PS: I will shortly be putting up a petition aimed at getting Ray Carney to return Mark Rappaport’s films to him. See cinemaelectronica blog for full story on that. Please sign blog and get everyone you know, especially in arts/media world, to sign on. thanx
So now it’s sit back and see if anybody wants to show the film. My record on this the last 10 years has been so awful (most films done showed at one, or perhaps a few festivals, an in person screening or two, and…. ) that I don’t give it much thought. If there’s any thought to give it is an internal question – why the hell do all this, out of my pocket, to make something a few thousand people will see? Part of it, I concede, is my own fault: I’ve refused to bend to the demands of our wonderful “market economy” where you try to figure out what is popular, appeal to it, and then, hey hey hey, “get rich.” I never gave a damn about getting rich, and I certainly don’t think I’ll be changing my mind. Coming to Terms is among my most uncompromising films. Just ask the actors!
While in Butte, as mentioned also shot a good piece of another film, and as I never counted, hundreds of shots of Butte – mostly houses and buildings. Certainly enough for a handsome book or something. But again, my utter lack of instinct for making a buck makes me wonder.
It’s been a great time and I’ll be back. Meantime it’s a huge thanks to Marshall Gaddis, friend of decades, without whose help we wouldn’t have made this film – or “these” once we get to the other one and finish it. Thanks Marshall !
So long Marshall. And so long Walkerville and Butte. See ya next time!
As the rest of the story of this film unfolds, we’ll note it here – the real finish, festivals, screenings.
Sept. 25. After some days of stalling and dicking around as I wasn’t really in the mood to edit, I finally kicked myself into gear and more or less – little details left to figure out and slip in, likely some shifting on lengths of shots, some sounds to add, and a final mix to work on.
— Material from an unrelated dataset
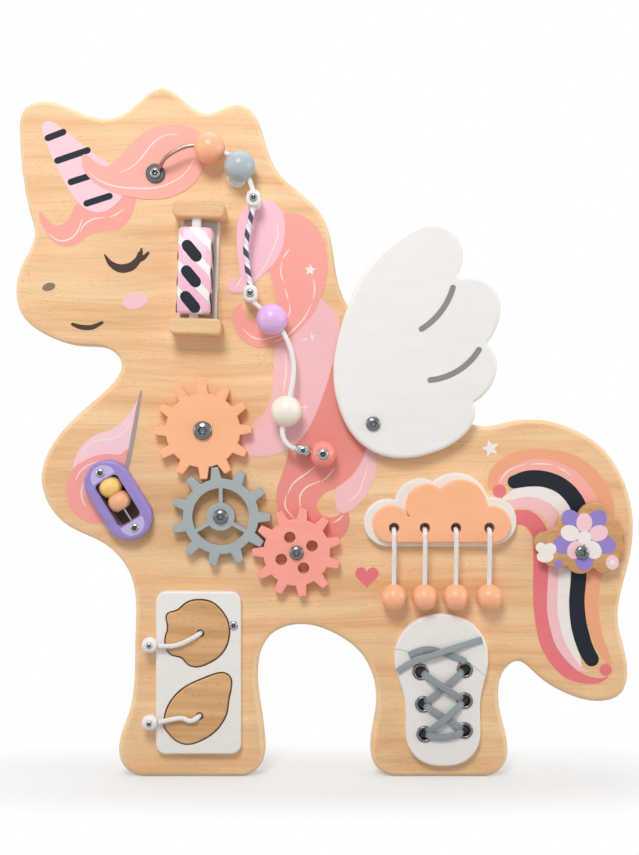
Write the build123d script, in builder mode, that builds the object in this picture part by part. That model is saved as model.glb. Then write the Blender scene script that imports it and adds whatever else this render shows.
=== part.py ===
"""Wooden busy board in the shape of a small winged horse, standing on its two flat feet.

Millimetres, +Z up. The board's face looks along -Y, +X is to the right of a viewer in front of it,
and the origin is at the middle of the foot of the whole toy. Heights named *_height or seat are
measured forwards from the board's face.
"""
import os
from math import cos, hypot, radians, sin, sqrt, tan

from build123d import *

os.makedirs("parts", exist_ok=True)

# ---------------------------------------------------------------- driving dimensions

# Board
board_thickness = 18.0
board_edge_round = 3.5
pilot_clearance = 0.05      # radial, screw shank in its hole
pilot_spare = 0.5           # how much deeper than the screw a pilot hole is

# Outline of the horse, as (x, z), clockwise from the front foot
front_foot = (-118.0, -53.0)    # left and right end of the flat
hind_foot = (45.0, 105.0)
hoof_corners = ((-129.6, 5.2), (-134, 17), (119.4, 17), (115.2, 5.2))      # bend, end, end, bend
arch_corners = ((34.6, 5.2), (30.3, 17), (-38.8, 17), (-43.2, 5.2))
outline_points = [
    (-132.9, 26), (-128, 40), (-123.4, 90), (-126.5, 131), (-143, 151), (-169, 164.5), (-184.5, 193),
    (-173, 222.5), (-146.5, 248), (-134.5, 261), (-132.3, 268.5), (-138, 277), (-160, 280.8), (-181, 287.3),
    (-197, 300.5), (-201, 316), (-197.3, 333), (-190.8, 346), (-188.9, 354), (-191.3, 365), (-194.8, 380),
    (-198.6, 416), (-194.5, 436), (-184.6, 439.8), (-152.5, 430.3), (-141.2, 428.4), (-123.8, 436.8),
    (-105.7, 448.7), (-87.5, 436.8), (-76.8, 432), (-62.7, 436.8), (-55, 437.8), (-45.2, 430.3),
    (-38, 410.8), (-28.3, 391.3), (-13.3, 378.3), (-1.6, 365.3), (4.9, 345.8), (9.4, 319.8), (28, 287),
    (48.5, 262), (77, 240), (103.7, 228), (127.4, 232), (155.7, 228.8), (179, 215.8), (193.4, 196.3),
    (201.2, 164), (198, 138), (191.4, 101.5), (197.3, 73), (192.7, 53.3), (175.8, 48.8), (158.3, 53.5),
    (138, 66.3), (125, 74.8), (117.6, 69.5),
    (113.6, 58), (114.2, 44), (118.4, 26),
]
arch_points = [
    (31.0, 26), (34.1, 45), (32.8, 61), (24.4, 79.3), (8, 92.2), (-14.6, 98.9), (-34.8, 92.2),
    (-43.9, 67), (-42, 45), (-39.4, 26),
]

# Gear train: one module, so that the three wheels mesh
gear_module = 4.92
gear_thickness = 7.0
gear_seat = 1.8             # height of the wheels' rear faces
gear_backlash_gap = 0.6     # tip of one wheel to the root of the next
gear_bore_radius = 3.55
gear_bush_radius = 3.5
gear_flange_radius = 6.5
gear_flange_height = 1.5
gear_play = 0.25            # between the wheel and the screw head
gear_edge_chamfer = 0.5
peach_gear_at = (-78.3, 225.3)
peach_teeth, grey_teeth, pink_teeth = 12, 11, 11
peach_tip_radius, grey_tip_radius, pink_tip_radius = 31.4, 32.0, 28.6
grey_root_radius = 24.4
tooth_tip_width = 4.6
tooth_root_width = 7.0
tooth_tip_round = 0.8
grey_phase = 97.0           # direction of one tooth of the grey wheel, degrees
peach_to_grey = -78.3       # direction of the line of centres, degrees
grey_to_pink = -25.4
grey_ring_inner_radius = 18.3
grey_hub_radius = 9.0
grey_spoke_width = 2.4
grey_spoke_angles = (90.0, 210.0, 330.0)
pink_hole_radius = 3.7
pink_hole_circle = 10.8
pink_hole_angles = (24.0, 114.0, 204.0, 294.0)
gear_screw_head_radii = (6.0, 4.8, 4.6)     # peach, grey, pink
gear_screw_shank_radius = 2.0
gear_screw_length = 20.0

# Bead track: a bent steel wire in a white sleeve, on two posts
wire_height = 12.0
wire_radius = 1.45
track_bead_radius = 10.0
track_bore_radius = 2.4
upper_arc_centre = (-81.8, 371.3)
upper_arc_radius = 36.6
upper_arc_start = 104.0     # degrees, where the bend out of the board ends
upper_arc_end = 8.5
lower_arc_centre = (-67.2, 263.7)
lower_arc_radius = 47.4
lower_lead = 14.8           # straight from the lower post to the arc
lower_arc_start = 50.0
lower_arc_end = -13.2
lower_run = 26.2            # straight below the lower arc
hook_radius = 11.6
hook_turn = 93.0
bead_angles = (76.8, 40.3, 44.4)    # peach and grey on the upper arc, purple on the lower arc
cream_bead_along = 15.6     # along the straight run
wire_start_angle = 143.3    # place of the washer on the upper arc
wire_start_inset = 1.7
start_bend_reach = ((3.6, 3.6), (5.6, 6.6))     # first two points of the wire, from the washer
start_bend_dip = 2.2        # how far beyond the wire's height it rises at the second point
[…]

Actually, as usual for me owing to the manner in which I both “think” in cinematic terms, and thus the way I shoot already pretty much includes “editing,” there really isn’t much editing to do. A shot/sequence works, and it with the others, adds up to a film, or it doesn’t, and there’s little or no fall-back position. So, the editing, as it was, was kind of quick and merciful. It’s 90 minutes long. I haven’t actually seen it all – just piece-meal: this scene, that passage. So tonight, after a lasagna dinner with a few people, we’ll look at the film. This will be the first time I actually watch the whole thing, projected, with decent sound. My hunch is that it will work strongly, but very quietly. The ending is rather open, a kind of blank canvas for the spectator to fill up with their own take on the highly personal things the film deals with: screwed up families and death. Hey, party time! I look forward to the outside views of those who will watch it with me. They’re not film people, and I know this piece is not at all like normal films, or even anything more avanty that I’ve seen.
Sept. 27. As it happened, just before my friends arrived I discovered that the render I’d spent the day making was still in post-render whatever Premiere CS5 does to it after it is rendered, was still going on and I’d turned off Media Encoder, and lost it all. So we watched an earlier render, and I had to stop start a few times to drop in some sound, and in effect, for me killed the whole thing – I wanted to sit back and watch the entire film go by as it is essentially a tonal work, having nothing to do with lot, and tone gets pretty smashed with interruptions – like taking music on and off. However I did get a better sense of how it works, and whether it holds together. My guests, not accustomed to strange films in general, seemed to get hung up on plot matters, and technical things which are normal for this stage of a film. But, the feedback I needed, looking through the prism of their eyes, is that, nope, it was not boring, even to minds unaccustomed to such things. Wonder what they’d think of James’ films? Or Bela Tarr, or Pedro Costa. Shudder to think….
Anyway I am back at the time-line, doing final adjustments, mixing, and hope to render a virtual final version over night. Need to add a bit of Benning’s voice-over which I haven’t sent him text of – today will do so.
Here’s the whole film, shot by shot (dropping a few town-scape shots – where there’s one here there’s 3 or 4 in the film):
After the screening usual stuff came up – there’s no sympathetic character to “like” and care about; this or that wasn’t narratively clear, and things like that. Of course I never think about making a “sympathetic” character to drop a hook in the spectator, nor am I much concerned with narrative. Here I was consciously trying to make something that stripped away as much narrative trappings as possible with the aim of going directly to the emotional/psychological core of things, without explaining, giving background, or pretty much anything else. I don’t expect thereby to win any audience-pleaser prizes. Some films are made, knowingly, with the essential function of making money. That doesn’t appear to be why I do it.
[This stupid Worpress layout format won't let me put a big image up top without adding it to the" gallery" and tacking the image in here at the end. At least I can't figure out how to do it with the instructions given.]